Bizarre Gas Giant Planet with Wildly Eccentric Orbit Like-Comet and Extreme Temperature Swings
The planet has wild variations in its weather as it orbits its parent star.
The gas giant planet heats up 555 °C (1,000 °F) in just a matter of hours triggering "shock wave storms" with winds that move faster than the speed of sound, at 3 miles per second.
HD 80606 b is an eccentric and hot Jupiter 190 light-years from the Sun in the constellation of Ursa Major.
HD 80606 b was discovered orbiting the star Struve 1341 B in April 2001 by a team led by Michel Mayor and Didier Queloz.
HD 80606 b has the most eccentric orbit of any known planet after HD 20782 b. Its eccentricity is 0.9336, comparable to Halley's Comet.
With a mass 4 times that of Jupiter, it is a gas giant. Because the planet transits the host star its radius can be determined using the transit method and was found to be slightly smaller than Jupiter's. Its density is slightly less than Earth's.
It has a wildly eccentric orbit almost like a comet.. It goes very close to its star and then back out very far away from it over and over every 111 days.
As a result of this high eccentricity, the planet's distance from its star varies from 0.03 to 0.88 AU.
At apastron it would receive an insolation similar to that of Earth, while at periastron the insolation would be around 800 times greater, far more than that experienced by Mercury in the Solar System.
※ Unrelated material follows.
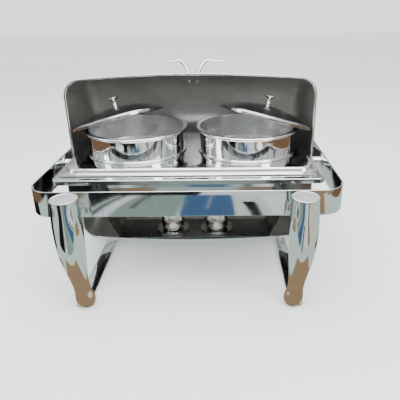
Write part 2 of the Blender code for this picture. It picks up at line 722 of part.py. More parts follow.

In 2009, the eclipse of HD 80606 b by its parent star was detected, allowing measurements of the planet's temperature to be made as the planet passed through periastron.
These measurements indicated that the temperature rose from around 800 K (500 °C / 1000 °F) to 1500 K (1200 °C / 2200 °F) in just 6 hours. An observer above the cloud tops of the gas giant would see the parent star swell to 30 times the apparent size of the Sun in our own sky.